* [Data provided]
◇ ◇ ◇

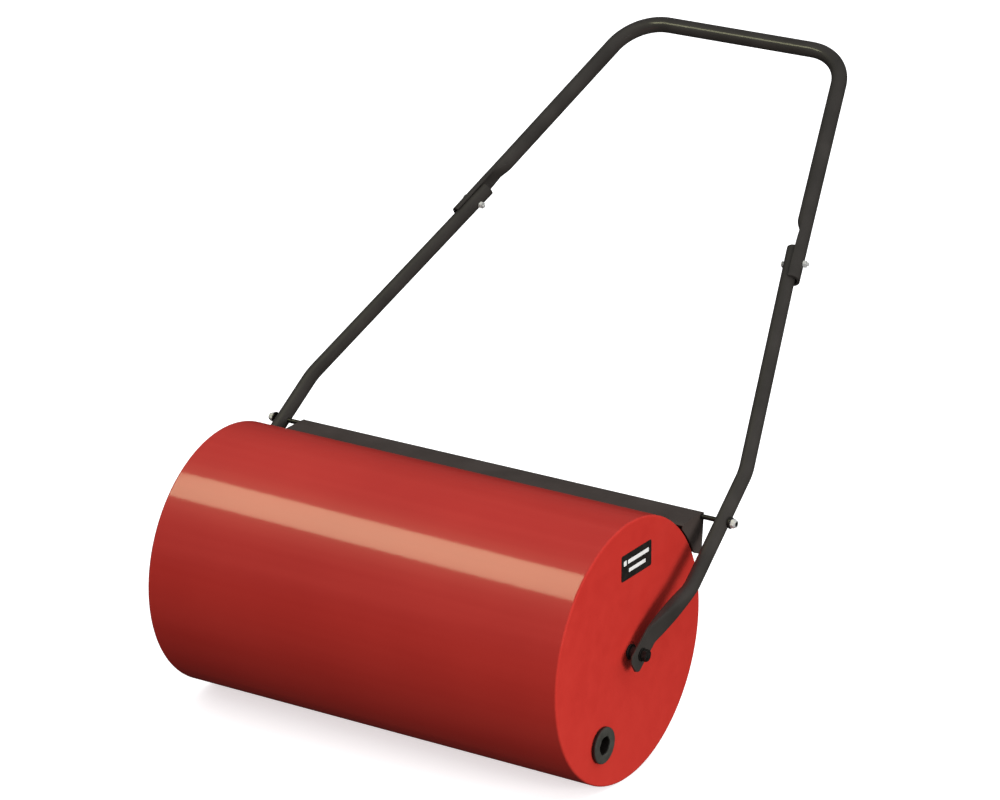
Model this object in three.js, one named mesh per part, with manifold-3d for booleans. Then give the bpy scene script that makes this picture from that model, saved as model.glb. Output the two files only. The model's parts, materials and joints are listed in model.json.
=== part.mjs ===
// A hand-pushed lawn roller: a hollow steel drum that is filled through a plug in its end, turning on
// a fixed axle between the flattened ends of a bent tube handle. A tie rod joins the two lower tubes
// and carries a sheet-metal scraper that rests just clear of the drum.
//
// Millimetres. +X runs along the axle to the end with the filler plug, +Y points back to whoever
// pushes the roller, +Z is up. The origin is on the ground, under the middle of the drum.

import * as THREE from "three";
import { mergeVertices } from "three/addons/utils/BufferGeometryUtils.js";
import Module from "manifold-3d";

const wasm = await Module();
wasm.setup();

// ---- Driving dimensions -------------------------------------------------------------------------

const DRUM_RADIUS = 160; // to the flat of a facet, so that a flat lies exactly on the ground
const DRUM_LENGTH = 570;
const DRUM_SHEET = 1.2;
const RIM_RADIUS = 2.5; // rounding where an end plate meets the drum's wall
const DRUM_FACETS = 48;

const SHAFT_RADIUS = 4; // M8 axle
const SHAFT_TIP = 1.5; // how far the axle stands out of its nut
const SLEEVE_RADIUS = 10.7;
const SLEEVE_BORE = 8.5;
const SLEEVE_HOLE_RADIUS = 11;
const BUSH = { flangeRadius: 9.5, flangeThickness: 2.5, depth: 25, clearance: 0.08 };
const SPACER_RADIUS = 7;
const AXLE_WASHER = { radius: 8, thickness: 1.6 };
const AXLE_NUT = { acrossFlats: 13, height: 6.5 };

const HANDLE_RISE = THREE.MathUtils.degToRad(34.8); // slope of the plane that holds the handle
const TONGUE = { x: 300, end: -20, corner: 7, tipWidth: 0.55 }; // the flattened tube end beside the drum
const ANKLE = { x: TONGUE.x, r: 28, bend: 25 }; // where the lower tube leaves the flat tongue
const KNEE = { x: 317.5, r: 100, bend: 60 }; // where the lower tube swings in towards the axle
const ELBOW = { x: 309.5, r: 269, bend: 90 }; // where the lower tube leans in towards the top bar
const JOINT = { x: 232.4, r: 571 }; // the bolted joint of lower and upper tube
const TOP_CORNER = { x: 152.3, r: 895.7, bend: 62 };

const UPPER_TUBE_RADIUS = 10;
const LOWER_TUBE_RADIUS = 9;
const TUBE_WALL = 1.2;
const SLIT = 0.4; // space left between the walls of a tube that is pressed together
const PRESSED = 2 * TUBE_WALL + SLIT; // thickness of a tube that is pressed together
const TUBE_SIDES = 12;
const UPPER_OFFSET = 1.3; // each tube's axis, measured outwards from the joint's middle
const LOWER_OFFSET = -5.3;
const LOWER_OVERLAP = 24; // how far the lower tube runs above the joint bolt
const UPPER_OVERLAP = 25; // how far the upper tube runs below the joint bolt
const PRESS_FADE = 45; // length over which the pressed end of the upper tube becomes round
const LIP_REACH = 1.4; // how far the lips of a pressed tube lean over its hollow
const LIP_SPREAD = 0.12; // and how much wider than the round tube they stand, as a part of its width

// Where along the lower tube its crushed end starts to open out, and where it is round.
const CRUSH = { flatEnd: 46, roundStart: 116 };

const JOINT_BOLT = { radius: 2.5, headRadius: 4.3, headHeight: 2.6, tip: 3 };
const JOINT_NUT = { acrossFlats: 8, height: 4 };

const ROD_RADIUS = 3; // M6 tie rod
const ROD_R = 197; // its distance from the axle
const ROD_HALF_LENGTH = 331.5;
const ROD_TUBE_FACE = 323.4; // just outside the lower tube, where the tie rod leaves it
const ROD_WASHER = { radius: 7, thickness: 1.8 };
const ROD_NUT = { acrossFlats: 10, height: 6.5 };

const FILLER_HOLE_RADIUS = 17;
const NECK = { bore: 14.5, wall: 2, depth: 12, collarRadius: 20, collarThickness: 1.5, proud: 0.2 };
const SEAL = { start: 0.5, thickness: 1 }; // from the drum's end plate
const PLUG = {
  y: -61.5, // centre of the filler hole, from the axle
  z: -94,
  flangeRadius: 22,
  flangeStart: 1.8, // from the drum's end plate
  flangeHeight: 4,
  edge: 1.2,
  depth: 16,
  floor: 3,
  keyAcrossFlats: 21.5,
};
const LABEL = { y: 13, z: 108, halfWidth: 33, halfHeight: 16, corner: 3, gap: 0.1, thickness: 0.4 };

const SCRAPER_HALF_LENGTH = 284.6;
const SCRAPER_SHEET = 1.2;
const SCRAPER_FOLDS = [
  // y and z of the folded sheet's middle, from the axle: lip, top plate, back plate
  new THREE.Vector2(118.9, 114.4),
  new THREE.Vector2(122.3, 116.2),
  new THREE.Vector2(167.2, 116.2),
  new THREE.Vector2(162.6, 64.5),
];
const CHEEK_ARC = { topRadius: 161.4, topAngle: 42.9, bottomRadius: 162.6, bottomAngle: 26 };

const GAP = 0.3; // between pieces that touch, and round a bolt in its hole

// ---- Materials ----------------------------------------------------------------------------------

const FINISHES = {
  red_paint: { color: 0xbf342c, roughness: 0.3, metalness: 0.1 },
  black_enamel: { color: 0x3f3b38, roughness: 0.35, metalness: 0.2 },
  zinc: { color: 0xb9bbb8, roughness: 0.35, metalness: 0.9 },
  black_oxide: { color: 0x26241f, roughness: 0.5, metalness: 0.6 },
  bare_steel: { color: 0x8d8d8a, roughness: 0.4, metalness: 0.9 },
  dark_plastic: { color: 0x454541, roughness: 0.55, metalness: 0 },
  rubber: { color: 0x1c1b19, roughness: 0.8, metalness: 0 },
  label: { color: 0x1f1d1b, roughness: 0.4, metalness: 0 },
};

function piece(name, geometry, finish) {
  const mesh = new THREE.Mesh(geometry, new THREE.MeshStandardMaterial(FINISHES[finish]));
  mesh.name = name;
  return mesh;
}

// ---- Joining and cutting ------------------------------------------------------------------------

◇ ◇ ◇

Copy out the whole listing exactly as written.

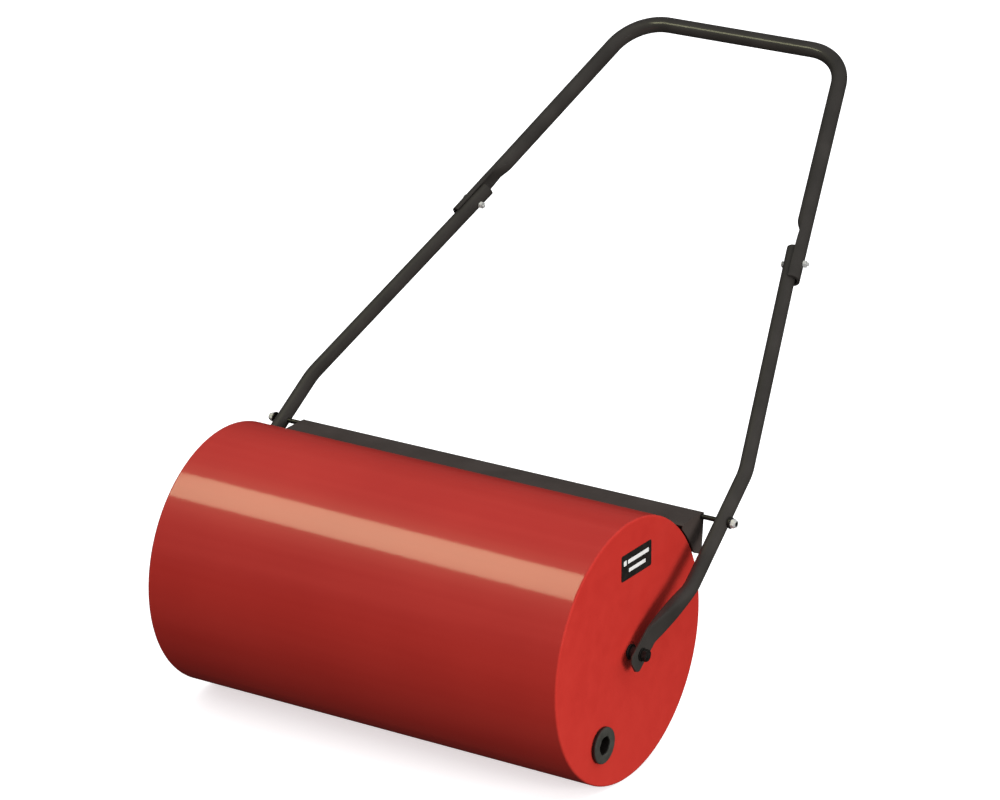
Model this object in three.js, one named mesh per part, with manifold-3d for booleans. Then give the bpy scene script that makes this picture from that model, saved as model.glb. Output the two files only. The model's parts, materials and joints are listed in model.json.
=== part.mjs ===
// A hand-pushed lawn roller: a hollow steel drum that is filled through a plug in its end, turning on
// a fixed axle between the flattened ends of a bent tube handle. A tie rod joins the two lower tubes
// and carries a sheet-metal scraper that rests just clear of the drum.
//
// Millimetres. +X runs along the axle to the end with the filler plug, +Y points back to whoever
// pushes the roller, +Z is up. The origin is on the ground, under the middle of the drum.

import * as THREE from "three";
import { mergeVertices } from "three/addons/utils/BufferGeometryUtils.js";
import Module from "manifold-3d";

const wasm = await Module();
wasm.setup();

// ---- Driving dimensions -------------------------------------------------------------------------

const DRUM_RADIUS = 160; // to the flat of a facet, so that a flat lies exactly on the ground
const DRUM_LENGTH = 570;
const DRUM_SHEET = 1.2;
const RIM_RADIUS = 2.5; // rounding where an end plate meets the drum's wall
const DRUM_FACETS = 48;

const SHAFT_RADIUS = 4; // M8 axle
const SHAFT_TIP = 1.5; // how far the axle stands out of its nut
const SLEEVE_RADIUS = 10.7;
const SLEEVE_BORE = 8.5;
const SLEEVE_HOLE_RADIUS = 11;
const BUSH = { flangeRadius: 9.5, flangeThickness: 2.5, depth: 25, clearance: 0.08 };
const SPACER_RADIUS = 7;
const AXLE_WASHER = { radius: 8, thickness: 1.6 };
const AXLE_NUT = { acrossFlats: 13, height: 6.5 };

const HANDLE_RISE = THREE.MathUtils.degToRad(34.8); // slope of the plane that holds the handle
const TONGUE = { x: 300, end: -20, corner: 7, tipWidth: 0.55 }; // the flattened tube end beside the drum
const ANKLE = { x: TONGUE.x, r: 28, bend: 25 }; // where the lower tube leaves the flat tongue
const KNEE = { x: 317.5, r: 100, bend: 60 }; // where the lower tube swings in towards the axle
const ELBOW = { x: 309.5, r: 269, bend: 90 }; // where the lower tube leans in towards the top bar
const JOINT = { x: 232.4, r: 571 }; // the bolted joint of lower and upper tube
const TOP_CORNER = { x: 152.3, r: 895.7, bend: 62 };

const UPPER_TUBE_RADIUS = 10;
const LOWER_TUBE_RADIUS = 9;
const TUBE_WALL = 1.2;
const SLIT = 0.4; // space left between the walls of a tube that is pressed together
const PRESSED = 2 * TUBE_WALL + SLIT; // thickness of a tube that is pressed together
const TUBE_SIDES = 12;
const UPPER_OFFSET = 1.3; // each tube's axis, measured outwards from the joint's middle
const LOWER_OFFSET = -5.3;
const LOWER_OVERLAP = 24; // how far the lower tube runs above the joint bolt
const UPPER_OVERLAP = 25; // how far the upper tube runs below the joint bolt
const PRESS_FADE = 45; // length over which the pressed end of the upper tube becomes round
const LIP_REACH = 1.4; // how far the lips of a pressed tube lean over its hollow
const LIP_SPREAD = 0.12; // and how much wider than the round tube they stand, as a part of its width

// Where along the lower tube its crushed end starts to open out, and where it is round.
const CRUSH = { flatEnd: 46, roundStart: 116 };

const JOINT_BOLT = { radius: 2.5, headRadius: 4.3, headHeight: 2.6, tip: 3 };
const JOINT_NUT = { acrossFlats: 8, height: 4 };

const ROD_RADIUS = 3; // M6 tie rod
const ROD_R = 197; // its distance from the axle
const ROD_HALF_LENGTH = 331.5;
const ROD_TUBE_FACE = 323.4; // just outside the lower tube, where the tie rod leaves it
const ROD_WASHER = { radius: 7, thickness: 1.8 };
const ROD_NUT = { acrossFlats: 10, height: 6.5 };

const FILLER_HOLE_RADIUS = 17;
const NECK = { bore: 14.5, wall: 2, depth: 12, collarRadius: 20, collarThickness: 1.5, proud: 0.2 };
const SEAL = { start: 0.5, thickness: 1 }; // from the drum's end plate
const PLUG = {
  y: -61.5, // centre of the filler hole, from the axle
  z: -94,
  flangeRadius: 22,
  flangeStart: 1.8, // from the drum's end plate
  flangeHeight: 4,
  edge: 1.2,
  depth: 16,
  floor: 3,
  keyAcrossFlats: 21.5,
};
const LABEL = { y: 13, z: 108, halfWidth: 33, halfHeight: 16, corner: 3, gap: 0.1, thickness: 0.4 };

const SCRAPER_HALF_LENGTH = 284.6;
const SCRAPER_SHEET = 1.2;
const SCRAPER_FOLDS = [
  // y and z of the folded sheet's middle, from the axle: lip, top plate, back plate
  new THREE.Vector2(118.9, 114.4),
  new THREE.Vector2(122.3, 116.2),
  new THREE.Vector2(167.2, 116.2),
  new THREE.Vector2(162.6, 64.5),
];
const CHEEK_ARC = { topRadius: 161.4, topAngle: 42.9, bottomRadius: 162.6, bottomAngle: 26 };

const GAP = 0.3; // between pieces that touch, and round a bolt in its hole

// ---- Materials ----------------------------------------------------------------------------------

const FINISHES = {
  red_paint: { color: 0xbf342c, roughness: 0.3, metalness: 0.1 },
  black_enamel: { color: 0x3f3b38, roughness: 0.35, metalness: 0.2 },
  zinc: { color: 0xb9bbb8, roughness: 0.35, metalness: 0.9 },
  black_oxide: { color: 0x26241f, roughness: 0.5, metalness: 0.6 },
  bare_steel: { color: 0x8d8d8a, roughness: 0.4, metalness: 0.9 },
  dark_plastic: { color: 0x454541, roughness: 0.55, metalness: 0 },
  rubber: { color: 0x1c1b19, roughness: 0.8, metalness: 0 },
  label: { color: 0x1f1d1b, roughness: 0.4, metalness: 0 },
};

function piece(name, geometry, finish) {
  const mesh = new THREE.Mesh(geometry, new THREE.MeshStandardMaterial(FINISHES[finish]));
  mesh.name = name;
  return mesh;
}

// ---- Joining and cutting ------------------------------------------------------------------------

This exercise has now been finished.